Can you talk a little about how you think Cosmic helps your team and your clients?
As a freelancer, my team is just me. However, using Cosmic helps me by providing the muscle power of a full-stack team covering all bases; databasing, hosting, content/asset delivery, as well as the CMS. This allows me to focus on front-end, spending more time polishing my speciality and less time scratching my head while chewing up budget with config, backend, and working out how the heck I’m going to reliably deliver complex asset resources for todays multi-platform web.

From a client’s point of view it has a very intuitive UI with all the familiarity of most common CMS tools, but without the huge learning curve or set up cost. When there was confusion, I found I never had to explain anything twice. Plus — Tony and the Cosmic team provide absolutely *sterling* technical help. Furthermore, it’s incredibly priced, so it’s a no-brainer and an easy sell when pitching to the client.

What are some technologies you are excited about that you are using today, or want to learn more about?
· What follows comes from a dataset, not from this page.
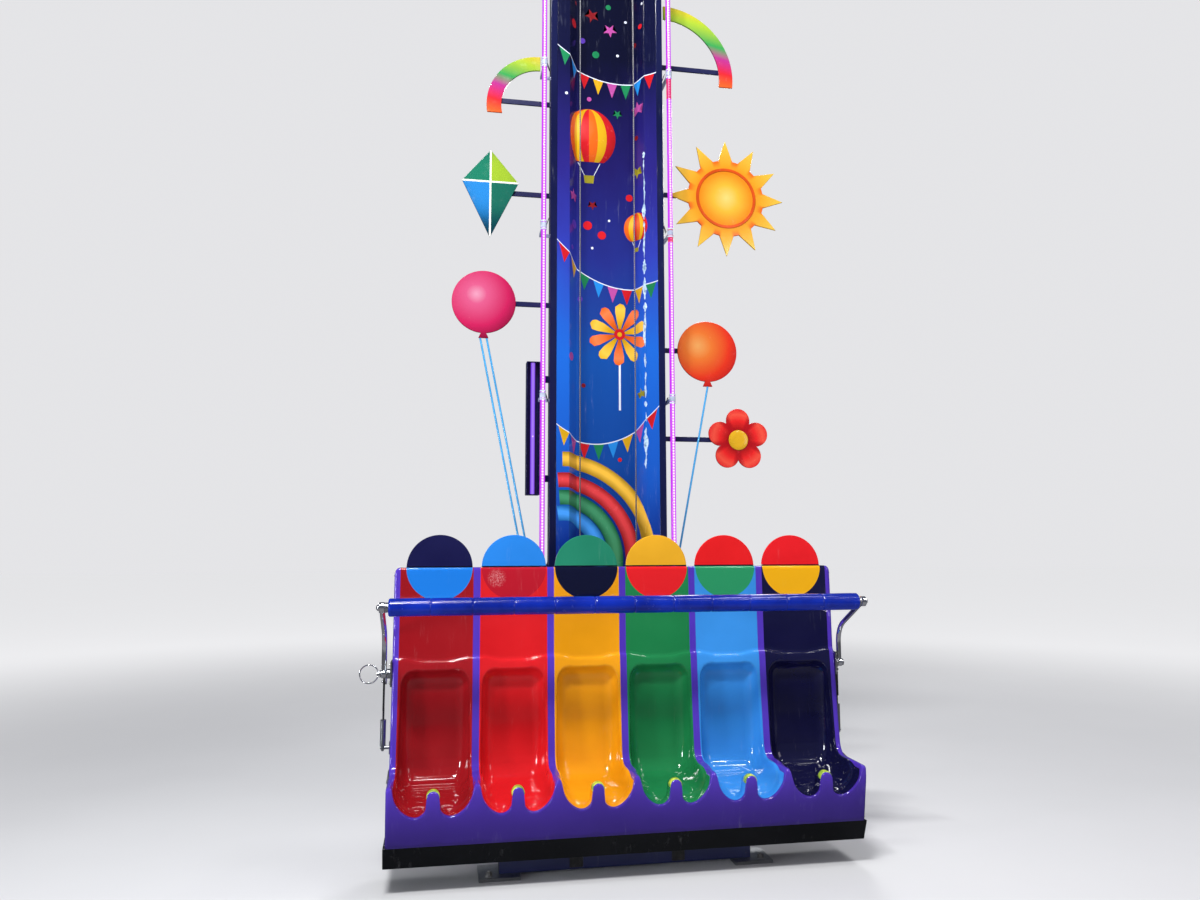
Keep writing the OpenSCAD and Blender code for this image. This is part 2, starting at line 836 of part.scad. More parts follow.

Gosh — I suppose I ought to say WebGL, virtual reality, machine learning, and some sort of big data web-universe. But to be honest I’m not, as clever as they are. I still get most excited about clever tools that solve simple problems well. I believe React.js and its peripheral technologies have some serious legs and I’m looking forward to mastering them. I’ve also heard whispers about terms like “Universal Apps” where a single code base, probably HTML5, serves all platforms and can take advantage of native services & hardware acceleration; build something once and watch it flourish on any & every device. Unfortunately I don’t see this gaining real traction for a while yet. I also get excited about the Internet of Things and would love to spend some real time getting to grips with the crossover between mechatronics, UI and real-time. More simply — I am excited to see what the advent of HTTP/2 brings, and how that will further catalyse the single-page app movement.